金融氷河期 2012 2 12

 デフレの時代に、現金は王様となり、借金は負担となる。
家計も企業も借金の返済に夢中となる一方で、
現金は退蔵され、市場には出回らない。
 多くの人は、こうした法則を理解していなくても、
結果的に、そういう行動をとるでしょう。
 2012年2月12日の日本経済新聞Web版には、このような記事がありました。
「増える現預金、日米欧で2500兆円超 家計の安全志向加速」
 日米欧で家計などマネーの安全志向が強まっている。
リーマン・ショックや欧州債務問題など、
国際的な金融不安が続くなかで、
家計を中心に株式などリスク資産の購入を手控える一方、
銀行などへの預金が増加。
 日米欧の現金と預金の残高は日本円に換算すると、
昨年9月末で2500兆円と過去最大規模になった。
 日米欧の各中央銀行がまとめた統計で、
家計と企業の現預金を現在の為替レートで試算すると、
日本が1030兆円、米国が750兆円、ユーロ圏が740兆円。
(中略)
 一方、預金は増えても貸し出しは、あまり増えていない。
日本の金融機関の昨年10〜12月の貸し出しは前年比0.2%の伸びにとどまっている。

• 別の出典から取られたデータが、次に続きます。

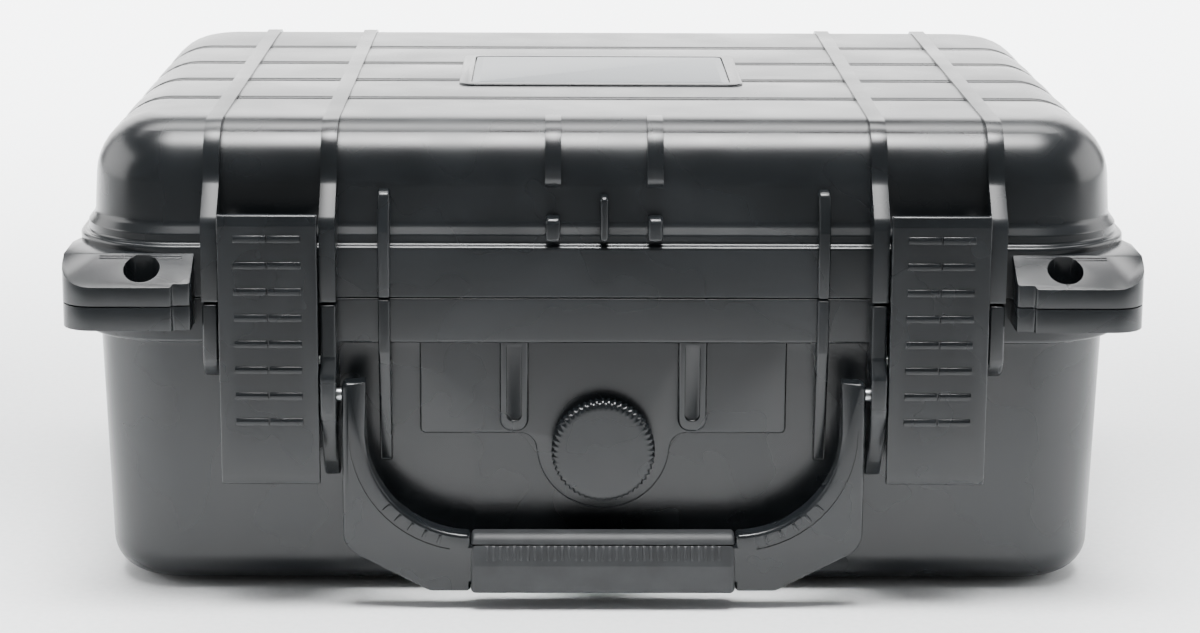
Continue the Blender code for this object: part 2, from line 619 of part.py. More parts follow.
def build_latch(side, word):
    centre = side * LATCH_X
    link_origin = (centre, out(LINK_PIVOT[0]), LINK_PIVOT[1])
    lever_origin = (centre, out(LEVER_PIVOT[0]), LEVER_PIVOT[1])
    link_axis = pivot_empty(f"latch_{word}_link_axis", link_origin)
    lever_axis = pivot_empty(f"latch_{word}_lever_axis", lever_origin)

    link_bm = bmesh.new()
    add_slab(link_bm, link_outline(), centre - 13.5 * MM, centre + 13.5 * MM)
    link = add_object(f"latch_{word}_link", link_bm, BLACK_NYLON, link_origin, link_axis)
    foot = bmesh.new()
    foot_high = PARTING_Z - 2 * MM
    foot_outline = link_foot() + [(out(8.4 * MM), foot_high), (out(2.4 * MM), foot_high),
                                  (out(0.4 * MM), PARTING_Z - 12 * MM)]
    add_slab(foot, foot_outline, centre - 18 * MM, centre + 18 * MM)
    combine(link, foot, "UNION", "wide_foot")
    holes = bmesh.new()
    for origin in (link_origin, lever_origin):
        add_cylinder(holes, origin, "X", LATCH_PIN_RADIUS + PIN_PLAY, 60 * MM, 12)
    combine(link, holes, "DIFFERENCE", "pin_holes")

    panel = bmesh.new()
    front, back = out(LEVER_FRONT), out(LEVER_BACK)
    profile = [(back, LEVER_LOW_Z), (front + 0.5 * MM, LEVER_LOW_Z), (front, LEVER_LOW_Z + 2 * MM),
               (front, LEVER_HIGH_Z - 5 * MM), (front + 2.6 * MM, LEVER_HIGH_Z), (back, LEVER_HIGH_Z)]
    add_slab(panel, profile, centre - LEVER_HALF_WIDTH, centre + LEVER_HALF_WIDTH)
    lever = add_object(f"latch_{word}_lever", panel, BLACK_NYLON, lever_origin, lever_axis)
    cheeks = bmesh.new()
    pivot_z = LEVER_PIVOT[1]
    cheek = [(back - 1 * MM, pivot_z - 12 * MM), (out(3.4 * MM), pivot_z - 4 * MM),
             (out(3.4 * MM), pivot_z + 2 * MM), (out(6 * MM), pivot_z + 5 * MM),
             (back - 1 * MM, pivot_z + 10 * MM)]
    for edge in (-1, 1):
        inner, outer = centre + edge * 14.2 * MM, centre + edge * 18 * MM
        add_slab(cheeks, cheek, min(inner, outer), max(inner, outer))
    combine(lever, cheeks, "UNION", "cheeks")
    steps = bmesh.new()
    for index in range(LEVER_GROOVES):
        top = LEVER_HIGH_Z - 7.5 * MM - index * LEVER_GROOVE_PITCH
        wedge = [(front - 1 * MM, top), (front + LEVER_GROOVE_DEPTH, top),
                 (front, top - 4 * MM), (front - 1 * MM, top - 4 * MM)]
        add_slab(steps, wedge, centre - 12.5 * MM, centre + 12.5 * MM)
    combine(lever, steps, "DIFFERENCE", "grip_steps")
    bore = bmesh.new()
    add_cylinder(bore, lever_origin, "X", LATCH_PIN_RADIUS + PIN_PLAY, 35.4 * MM, 12)
    combine(lever, bore, "DIFFERENCE", "pin_bore")

    base_pin = bmesh.new()
    add_cylinder(base_pin, link_origin, "X", LATCH_PIN_RADIUS, 46 * MM, 12)
    add_object(f"latch_{word}_base_pin", base_pin, STEEL, link_origin)
    lever_pin = bmesh.new()
    add_cylinder(lever_pin, lever_origin, "X", LATCH_PIN_RADIUS, 34.6 * MM, 12)
    add_object(f"latch_{word}_lever_pin", lever_pin, STEEL, lever_origin, link_axis)


# Handle ---------------------------------------------------------------------

def build_handle():
    origin = (0.0, HANDLE_PIVOT_Y, HANDLE_PIVOT_Z)
    axis = pivot_empty("handle_axis", origin)
    high_z = HANDLE_PIVOT_Z + 5.5 * MM
    inner_x = HANDLE_HALF_WIDTH - HANDLE_ARM
    back = HANDLE_PIVOT_Y + HANDLE_THICKNESS / 2
    bend = inner_x - GRIP_HALF_LENGTH
    grip_high = HANDLE_LOW_Z + GRIP_HEIGHT
    right = [(inner_x, high_z), (HANDLE_HALF_WIDTH, high_z),
             (HANDLE_HALF_WIDTH, HANDLE_LOW_Z + 17.5 * MM), (66 * MM, HANDLE_LOW_Z + 0.5 * MM),
             (GRIP_HALF_LENGTH, HANDLE_LOW_Z + 0.5 * MM),
             (GRIP_HALF_LENGTH, HANDLE_LOW_Z + CORE_INSET)]
    right_inner = [(GRIP_HALF_LENGTH, grip_high - CORE_INSET)]
    right_inner += arc((GRIP_HALF_LENGTH, grip_high + bend), bend, -90, 0, 8)
    outline = right + [(-x, z) for x, z in reversed(right)]
    outline += [(-x, z) for x, z in reversed(right_inner)] + right_inner
    bm = bmesh.new()
    add_prism(bm, [(x, back, z) for x, z in outline], (0.0, -HANDLE_THICKNESS, 0.0))
    frame = add_object("handle_frame", bm, BLACK_NYLON, origin, axis)
    holes = bmesh.new()
    for side in (-1, 1):
        add_cylinder(holes, (side * 95 * MM, HANDLE_PIVOT_Y, HANDLE_PIVOT_Z), "X",
                     HANDLE_PIN_RADIUS + PIN_PLAY, 20 * MM, 16)
    combine(frame, holes, "DIFFERENCE", "pin_holes")

    grip = bmesh.new()
    half = GRIP_THICKNESS / 2
    chamfer = 3 * MM
    low, high = HANDLE_LOW_Z, HANDLE_LOW_Z + GRIP_HEIGHT
    section = [(HANDLE_PIVOT_Y - half, low + chamfer), (HANDLE_PIVOT_Y - half + chamfer, low),
               (HANDLE_PIVOT_Y + half - chamfer, low), (HANDLE_PIVOT_Y + half, low + chamfer),
               (HANDLE_PIVOT_Y + half, high - chamfer), (HANDLE_PIVOT_Y + half - chamfer, high),
               (HANDLE_PIVOT_Y - half + chamfer, high), (HANDLE_PIVOT_Y - half, high - chamfer)]
    end = GRIP_HALF_LENGTH - RIM_GAP
    add_slab(grip, section, -end, end)
    grip_obj = add_object("handle_grip", grip, BLACK_RUBBER, origin, axis)
    core = bmesh.new()
    gap = RIM_GAP
    reach = GRIP_HALF_LENGTH + 10 * MM
    add_box(core, (-reach, back - HANDLE_THICKNESS - gap, HANDLE_LOW_Z + CORE_INSET - gap),
            (reach, back + gap, grip_high - CORE_INSET + gap))
    combine(grip_obj, core, "DIFFERENCE", "core")

    for side, word in ((-1, "left"), (1, "right")):
        pin = bmesh.new()
        centre = (side * 97.5 * MM, HANDLE_PIVOT_Y, HANDLE_PIVOT_Z)
        add_cylinder(pin, centre, "X", HANDLE_PIN_RADIUS, 14 * MM, 16)
        add_object(f"handle_pin_{word}", pin, STEEL, centre)


# Hinge pins and valve -------------------------------------------------------

def build_hinge_pins():
    for side, word in ((-1, "left"), (1, "right")):
        pin = bmesh.new()
        centre = (side * HINGE_X, HINGE_Y, HINGE_Z)
        length = KNUCKLES * KNUCKLE_WIDTH - 7 * MM
        add_cylinder(pin, centre, "X", HINGE_PIN_RADIUS, length, 12)
        add_object(f"hinge_pin_{word}", pin, STEEL, centre)


def build_valve():
    outward = Matrix.Translation((0, VALVE_PANEL_Y, VALVE_Z)) @ Matrix.Rotation(math.pi / 2, 4, "X")
    flange_low, flange_high = RIM_GAP, 2.3 * MM
    shank_end = -15 * MM
    bore = VALVE_STEM_RADIUS + PIN_PLAY
    body = [(bore, shank_end), (VALVE_SHANK_RADIUS, shank_end), (VALVE_SHANK_RADIUS, flange_low),
            (VALVE_FLANGE_RADIUS, flange_low), (VALVE_FLANGE_RADIUS, flange_high),
            (bore, flange_high), (bore, shank_end)]
    add_object("valve_body", turned(body, outward), BLACK_NYLON)

    nut_high = shank_end + 4.6 * MM
    bore = VALVE_SHANK_RADIUS + RIM_GAP
    nut = [(bore, shank_end + 0.6 * MM), (12 * MM, shank_end + 0.6 * MM), (12 * MM, nut_high),
           (bore, nut_high), (bore, shank_end + 0.6 * MM)]
    add_object("valve_nut", turned(nut, outward), BLACK_NYLON)

    ring_radius, ring_thickness = 6.2 * MM, 0.8 * MM
    ring = [(ring_radius + x, flange_high + RIM_GAP + ring_thickness + z)
            for x, z in arc((0, 0), ring_thickness, 0, 360, 8)]
    add_object("valve_oring", turned(ring, outward), BLACK_RUBBER)

    knob_low = flange_high + 2 * RIM_GAP + 2 * ring_thickness
    knob_high = knob_low + 6 * MM
    knob = [(0.0, shank_end + 1 * MM), (VALVE_STEM_RADIUS, shank_end + 1 * MM),
            (VALVE_STEM_RADIUS, knob_low), (VALVE_KNOB_RADIUS, knob_low),
            (VALVE_KNOB_RADIUS, knob_high - 1.5 * MM), (VALVE_KNOB_RADIUS - 2 * MM, knob_high),
            (0.0, knob_high)]
    axis = pivot_empty("valve_axis", (0, VALVE_PANEL_Y, VALVE_Z))
    add_object("valve_knob", turned(knob, outward), BLACK_NYLON, axis.location, axis)


def main():
    for obj in list(bpy.data.objects):
        bpy.data.objects.remove(obj)
    build_base()
    build_lid()
    build_seal()
    build_label()
    build_feet()
    build_foam()
    for side, word in ((-1, "left"), (1, "right")):
        build_latch(side, word)
    build_handle()
    build_hinge_pins()
    build_valve()


main()
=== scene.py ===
# Carrying case for a drone: the finished surfaces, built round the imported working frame.
# All modelling below is in millimetres; makePiece turns a finished mesh into metres.
import json
import math
import bmesh
import bpy
from mathutils import Matrix, Vector


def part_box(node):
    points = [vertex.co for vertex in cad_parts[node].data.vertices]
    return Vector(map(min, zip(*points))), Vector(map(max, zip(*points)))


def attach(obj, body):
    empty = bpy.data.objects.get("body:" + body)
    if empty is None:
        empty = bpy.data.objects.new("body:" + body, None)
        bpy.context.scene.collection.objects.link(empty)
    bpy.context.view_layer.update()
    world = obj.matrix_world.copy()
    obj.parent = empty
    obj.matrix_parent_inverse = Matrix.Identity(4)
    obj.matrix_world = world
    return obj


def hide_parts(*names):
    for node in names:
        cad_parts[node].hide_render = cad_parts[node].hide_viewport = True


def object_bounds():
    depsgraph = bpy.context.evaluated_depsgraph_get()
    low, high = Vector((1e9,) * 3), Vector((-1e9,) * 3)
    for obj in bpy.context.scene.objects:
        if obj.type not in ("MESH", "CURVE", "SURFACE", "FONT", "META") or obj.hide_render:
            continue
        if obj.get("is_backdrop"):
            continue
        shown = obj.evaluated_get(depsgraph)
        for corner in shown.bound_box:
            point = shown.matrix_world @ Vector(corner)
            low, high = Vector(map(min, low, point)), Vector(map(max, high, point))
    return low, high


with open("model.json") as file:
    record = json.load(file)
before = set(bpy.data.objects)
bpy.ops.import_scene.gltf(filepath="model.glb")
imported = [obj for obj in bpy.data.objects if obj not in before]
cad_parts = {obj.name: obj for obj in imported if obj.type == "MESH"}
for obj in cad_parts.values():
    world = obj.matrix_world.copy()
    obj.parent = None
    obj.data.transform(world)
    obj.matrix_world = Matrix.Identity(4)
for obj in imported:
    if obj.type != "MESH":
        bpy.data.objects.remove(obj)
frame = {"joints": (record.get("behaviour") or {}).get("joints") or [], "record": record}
cadLow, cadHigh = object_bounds()
mm = 0.001

jointPlace = {joint["name"]: Vector(joint["pos_m"]) / mm for joint in frame["joints"]}


def nodeBox(node):
    low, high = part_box(node)
    return low / mm, high / mm


lidBox = nodeBox("lid_shell")
baseBox = nodeBox("base_shell")
hinge = jointPlace["lid_hinge"]
topZ = lidBox[1].z
undersideZ = baseBox[0].z
partingZ = hinge.z - 0.15          # half the gap between the rims
rimZ = partingZ + 0.3

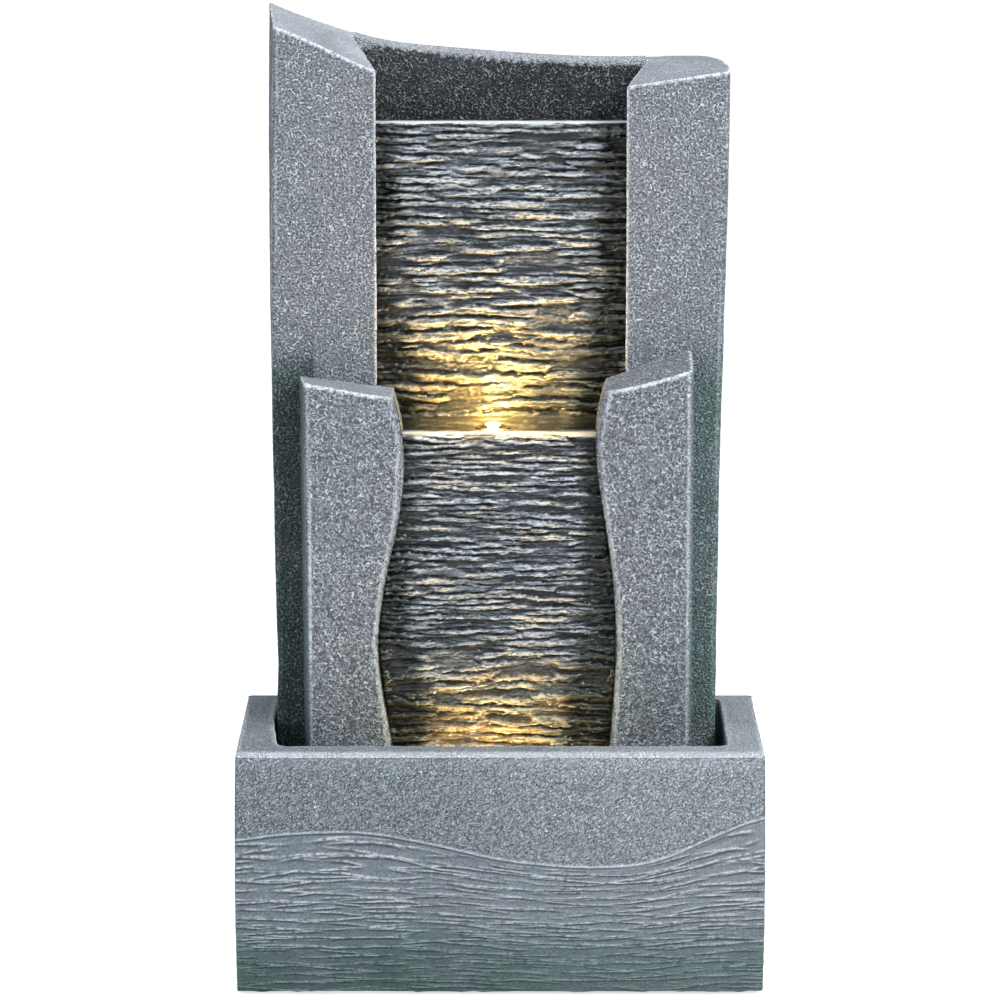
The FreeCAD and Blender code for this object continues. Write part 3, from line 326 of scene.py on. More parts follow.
def recess_masks(tree):
    """Painted shade inside the recess, and a painted highlight along the back wall's swept top."""
    place = own_place(tree)
    way = axes_of(tree, place)

    # Height over the band's lower edge: a curve that rises to the left, and drops toward the left pillar
    slope = scaled(tree, way["X"], 0.36, -0.0775)
    height = minus(tree, way["Z"], scaled(tree, way["X"], slope, 0.7785))
    corner = calc(tree, "MAXIMUM", scaled(tree, way["X"], -1.0, -0.108), 0.0)
    height = scaled(tree, noise(tree, place, 190.0, 2.0), 0.011, scaled(tree, corner, 0.5, height))
    # A painted highlight in a ragged band along it
    pale = times(tree, ramp(tree, height, 0.0002, 0.0038), 0.5)
    pale = times(tree, pale, ahead_of(tree, BACK - 0.001))

    # Painted shade, deepest toward the recess's lower right
    lower = scaled(tree, way["Z"], -2.0, calc(tree, "ADD", way["X"], 1.5))
    recess_shade = scaled(tree, ramp(tree, lower, -0.14, 0.04), 0.16, 0.85)
    recess_shade = times(tree, ahead_of(tree, POCKET_BACK), recess_shade)
    return times(tree, recess_shade, scaled(tree, pale, -1.6, 1.0)), pale


def cast_stone(name, face, grain, relief, slant=0.0, stretch=1.0, cover=0.0, recessed=False):
    """Dry grey casting with a pebbled skin, smooth where the smooth mask says so."""
    made, tree, shader = material(name, Specular_IOR_Level=0.3)
    skin = use_group(tree, STIPPLE, Grain=grain, Slant=slant, Stretch=stretch, Cover=cover)
    if recessed:
        smooth = minus(tree, 1.0, ahead_of(tree, BACK - 0.001))
        dirt, pale = recess_masks(tree)
    else:
        smooth, dirt, pale = (stored(tree, mask) for mask in ("smooth", "dirt", "pale"))
    rough = minus(tree, 1.0, times(tree, smooth, 0.8))
    raised = times(tree, skin["Raised"], rough)
    colour = use_group(
        tree,
        WEATHER,
        Face=(*face, 1),
        Raised=raised,
        Pits=times(tree, skin["Pits"], rough),
        Edge=stored(tree, "edge"),
        Green=stored(tree, "green"),
        Dirt=dirt,
    )["Color"]
    # Pale stone where the pale mask says: paler tops, and painted highlights on the basin and the back
    # wall
    tree.links.new(blend(tree, pale, colour, PALE_WEAR_AND_HIGHLIGHT), shader.inputs["Base Color"])
    tree.links.new(scaled(tree, raised, -0.12, 0.72), shader.inputs["Roughness"])
    bump(tree, shader, times(tree, skin["Height"], rough), relief, GRAIN_BUMP)
    return made


def slate():
    """Wet split slate: black gaps, brushed grey beds, pale worn crests, the lights' painted warm glow,
    painted shade and a glossy film of water.
    """
    film = {"Specular_IOR_Level": 0.5, "Coat_Weight": 0.35, "Coat_Roughness": 0.12}
    made, tree, shader = material("wet_slate", **film)
    place = own_place(tree)
    along = stretched(tree, place, 0.18)
    streak = noise(tree, along, 430.0, 1.0)
    rag = noise(tree, stretched(tree, place, 0.5), 600.0, 1.0)
    fine = scaled(tree, streak, 0.6, times(tree, rag, 0.4))
    patch = noise(tree, along, 66.0, 2.0)
    rise, crest, painted_glow = (stored(tree, mask) for mask in ("rise", "crest", "painted_glow"))

    # Beds, brushed in streaks and cracked
    body = blend(tree, rise, GAP, BED)
    brushed = times(tree, ramp(tree, fine, 0.50, 0.62), times(tree, rise, 0.6))
    body = blend(tree, brushed, body, BRUSHED_BED)
    cracks = times(tree, ramp(tree, fine, 0.465, 0.39), scaled(tree, painted_glow, -0.42, 0.6))
    body = blend(tree, cracks, body, CRACK)

    # Crests, worn grey or ochre, and a painted highlight along the lip
    pale = blend(tree, ramp(tree, patch, 0.51, 0.58), GREY_CREST, OCHRE_CREST)
    worn = calc(tree, "MAXIMUM", ramp(tree, fine, 0.40, 0.55), ramp(tree, crest, 0.86, 0.96))
    body = blend(tree, times(tree, crest, worn), body, pale)

    # The lights' painted warm glow near them, as a tint and, above the basin, as a brown, and painted
    # shade beside the pillars
    body = tinted(tree, times(tree, painted_glow, 0.95), body, GLOW_TINT)
    level = axes_of(tree, place)["Z"]
    basin_glow = times(tree, ramp(tree, level, 0.285, 0.215), ramp(tree, patch, 0.40, 0.56))
    body = blend(tree, times(tree, basin_glow, 0.42), body, BASIN_GLOW_BROWN)
    body = tinted(tree, stored(tree, "shade"), body, SHADE_TINT)

    tree.links.new(body, shader.inputs["Base Color"])
    tree.links.new(scaled(tree, streak, 0.3, 0.22), shader.inputs["Roughness"])
    bump(tree, shader, fine, 0.7, GRAIN_BUMP)
    return made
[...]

日本だけでなく、欧州でもドイツを中心に貸し出しが伸び悩んでいる。
 マネーが投資に回らなければ
「デフレを招き、経済成長が抑えられる」と
第一生命経済研究所の熊野英生首席エコノミストは指摘する。
(以上、引用)
 参考までに、付け加えるとすれば、
日本においては、バブル崩壊後、
銀行が、BIS規制の基準をクリアするために、
ひたすら「貸し渋りと貸しはがし」を行っていました。
 地球は、金融的には、氷河期に入りそうですが、
気候的にも、ミニ氷河期に入っていくかもしれません。

BIS規制の緩和 2012 2 11
 また、日本のバブル時代の話をしましょう。
この時代は、世界の銀行ランキングの上位に、
日本の銀行が数多くランキングされ、
まるで国内ランキングかと思うほどでした。
 それほど絶好調だった日本の銀行にも、
やがて、陰りが生じるのです。
 それが、BIS規制の導入だったのです。
BIS規制とは、国際業務を行う銀行の自己資本比率に関する、
国際統一基準は、8%以上とするものでした。
 つまり、自己資本比率8%以上を達成できない銀行は、
事実上、国際業務から撤退せざるを得ないことになるのです。
 あの当時、日本の銀行も、
積極的に国内融資を行うとともに、海外融資も行っていました。
しかし、自己資本比率は低いものでした。
 そのため、BIS規制の導入は、
絶好調だった日本の銀行つぶし(銀行叩き)ではないかと言われました。
 しかし、こうした懸念に対して、国内では楽観論がありました。
右肩上がりの地価と株価、融資先の企業は絶好調。
「これなら、BIS規制の導入されても、痛くも痒くもない」という楽観論でした。
 しかし、バブルが崩壊したら、どうなったか。
日本の銀行は、BIS規制の基準を維持するために、「多忙」となりました。
「貸し渋り」どころか、「貸しはがし」まで横行し、
これが、日本の不景気に、一層の拍車をかけたのです。
このような銀行の行動は、後に、「失われた10年」の原因のひとつとなりました。
 さて、最近、バブルが崩壊した欧州は、どうなったでしょうか。
不動産バブルというと、アメリカを連想しますが、
実は、欧州の方が、アメリカよりも不動産バブルが大きかったのです。
 さらに、投資銀行というと、アメリカを連想しますが、
実は、欧州の金融機関も、積極的に投資銀行業務を行っていたのです。
 今は、欧州版の「失われた10年」の2年目か、3年目でしょうか。
あるいは、これから「失われた10年」に入るのでしょうか。
 BIS規制があっても、
リーマン・ショックに代表される国際金融危機は防げなかった。
BISに存在意義はないでしょう。